● **What you are asked to do**
Using the records that appear below, write out exactly the lines from the one with "angle_cable_clamp();" through the one with "before = set(bpy.data.objects)", keeping both end lines.

begin

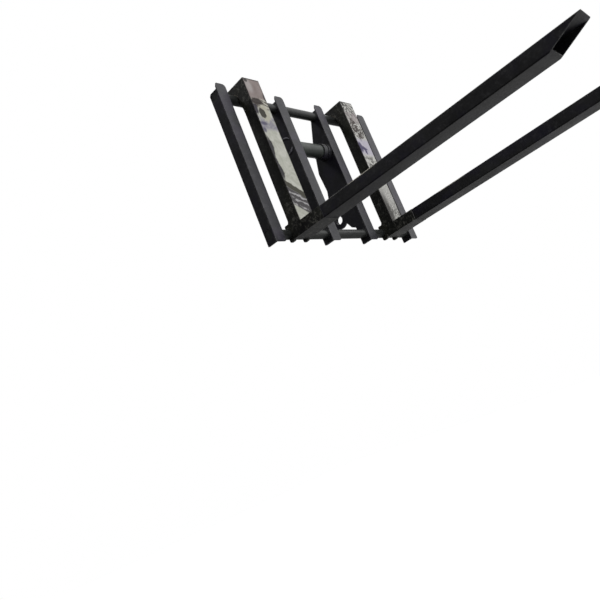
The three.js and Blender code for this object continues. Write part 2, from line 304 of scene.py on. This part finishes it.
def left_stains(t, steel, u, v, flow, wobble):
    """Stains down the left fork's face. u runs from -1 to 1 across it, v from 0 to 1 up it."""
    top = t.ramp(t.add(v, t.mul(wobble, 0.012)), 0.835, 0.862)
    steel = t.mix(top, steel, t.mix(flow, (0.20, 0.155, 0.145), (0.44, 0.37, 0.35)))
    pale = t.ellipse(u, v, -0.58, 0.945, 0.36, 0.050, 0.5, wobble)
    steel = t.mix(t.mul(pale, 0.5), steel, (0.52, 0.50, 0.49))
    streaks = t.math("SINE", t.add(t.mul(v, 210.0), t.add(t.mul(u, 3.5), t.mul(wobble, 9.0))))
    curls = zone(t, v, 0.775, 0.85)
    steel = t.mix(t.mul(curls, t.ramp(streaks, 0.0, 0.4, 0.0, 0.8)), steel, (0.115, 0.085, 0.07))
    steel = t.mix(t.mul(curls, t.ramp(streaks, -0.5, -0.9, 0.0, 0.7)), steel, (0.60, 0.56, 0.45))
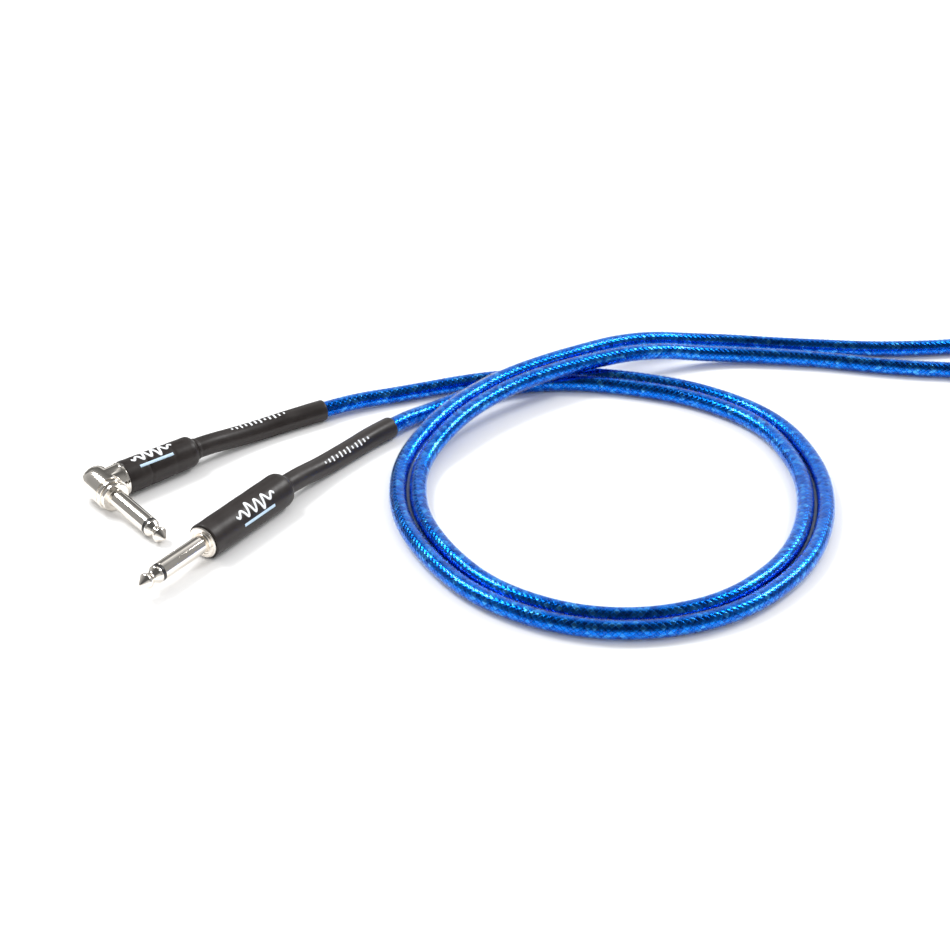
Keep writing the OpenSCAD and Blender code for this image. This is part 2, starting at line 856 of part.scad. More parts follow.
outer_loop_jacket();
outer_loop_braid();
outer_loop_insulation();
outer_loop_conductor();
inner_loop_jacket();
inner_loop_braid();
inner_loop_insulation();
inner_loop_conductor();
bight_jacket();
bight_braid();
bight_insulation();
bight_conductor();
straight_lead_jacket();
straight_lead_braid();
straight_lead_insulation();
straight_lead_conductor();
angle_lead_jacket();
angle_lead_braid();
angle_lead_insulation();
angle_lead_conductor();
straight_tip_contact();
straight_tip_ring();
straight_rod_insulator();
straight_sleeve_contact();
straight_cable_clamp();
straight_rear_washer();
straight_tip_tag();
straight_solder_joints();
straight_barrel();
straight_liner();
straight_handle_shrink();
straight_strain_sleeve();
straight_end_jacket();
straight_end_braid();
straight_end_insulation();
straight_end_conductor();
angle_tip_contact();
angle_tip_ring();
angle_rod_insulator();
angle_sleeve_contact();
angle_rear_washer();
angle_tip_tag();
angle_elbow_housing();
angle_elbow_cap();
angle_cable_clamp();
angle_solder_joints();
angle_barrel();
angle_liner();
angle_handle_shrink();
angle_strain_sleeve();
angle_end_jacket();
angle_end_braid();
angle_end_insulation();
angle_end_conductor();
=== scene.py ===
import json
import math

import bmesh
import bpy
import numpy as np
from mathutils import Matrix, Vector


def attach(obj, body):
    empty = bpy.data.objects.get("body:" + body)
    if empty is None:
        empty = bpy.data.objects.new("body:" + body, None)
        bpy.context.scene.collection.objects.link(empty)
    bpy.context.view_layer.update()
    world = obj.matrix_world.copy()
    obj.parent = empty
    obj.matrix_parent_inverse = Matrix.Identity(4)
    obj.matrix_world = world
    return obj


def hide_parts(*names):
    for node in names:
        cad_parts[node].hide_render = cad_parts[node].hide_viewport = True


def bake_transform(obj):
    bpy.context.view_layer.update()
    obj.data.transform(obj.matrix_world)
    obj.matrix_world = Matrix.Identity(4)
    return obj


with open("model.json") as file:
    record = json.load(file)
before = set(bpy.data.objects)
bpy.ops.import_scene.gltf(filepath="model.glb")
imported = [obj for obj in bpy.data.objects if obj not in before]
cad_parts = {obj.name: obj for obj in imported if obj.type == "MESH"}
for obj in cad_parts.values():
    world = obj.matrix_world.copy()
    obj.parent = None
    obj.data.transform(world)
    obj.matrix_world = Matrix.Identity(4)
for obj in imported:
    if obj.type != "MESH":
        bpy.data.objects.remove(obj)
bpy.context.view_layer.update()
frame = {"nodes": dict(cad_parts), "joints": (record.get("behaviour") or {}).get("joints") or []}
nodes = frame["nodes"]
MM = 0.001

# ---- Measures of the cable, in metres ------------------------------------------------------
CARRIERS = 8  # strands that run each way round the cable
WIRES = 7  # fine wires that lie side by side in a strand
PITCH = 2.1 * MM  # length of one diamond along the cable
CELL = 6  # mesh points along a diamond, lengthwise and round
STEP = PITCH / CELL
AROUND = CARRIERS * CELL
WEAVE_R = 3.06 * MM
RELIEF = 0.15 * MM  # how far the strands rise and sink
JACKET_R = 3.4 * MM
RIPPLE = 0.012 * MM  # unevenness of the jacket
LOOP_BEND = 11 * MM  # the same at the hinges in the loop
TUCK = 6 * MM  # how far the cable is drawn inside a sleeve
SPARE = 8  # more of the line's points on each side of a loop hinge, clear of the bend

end

● **Result for this task**
angle_cable_clamp();
angle_solder_joints();
angle_barrel();
angle_liner();
angle_handle_shrink();
angle_strain_sleeve();
angle_end_jacket();
angle_end_braid();
angle_end_insulation();
angle_end_conductor();
=== scene.py ===
import json
import math

import bmesh
import bpy
import numpy as np
from mathutils import Matrix, Vector


def attach(obj, body):
    empty = bpy.data.objects.get("body:" + body)
    if empty is None:
        empty = bpy.data.objects.new("body:" + body, None)
        bpy.context.scene.collection.objects.link(empty)
    bpy.context.view_layer.update()
    world = obj.matrix_world.copy()
    obj.parent = empty
    obj.matrix_parent_inverse = Matrix.Identity(4)
    obj.matrix_world = world
    return obj


def hide_parts(*names):
    for node in names:
        cad_parts[node].hide_render = cad_parts[node].hide_viewport = True


def bake_transform(obj):
    bpy.context.view_layer.update()
    obj.data.transform(obj.matrix_world)
    obj.matrix_world = Matrix.Identity(4)
    return obj


with open("model.json") as file:
    record = json.load(file)
before = set(bpy.data.objects)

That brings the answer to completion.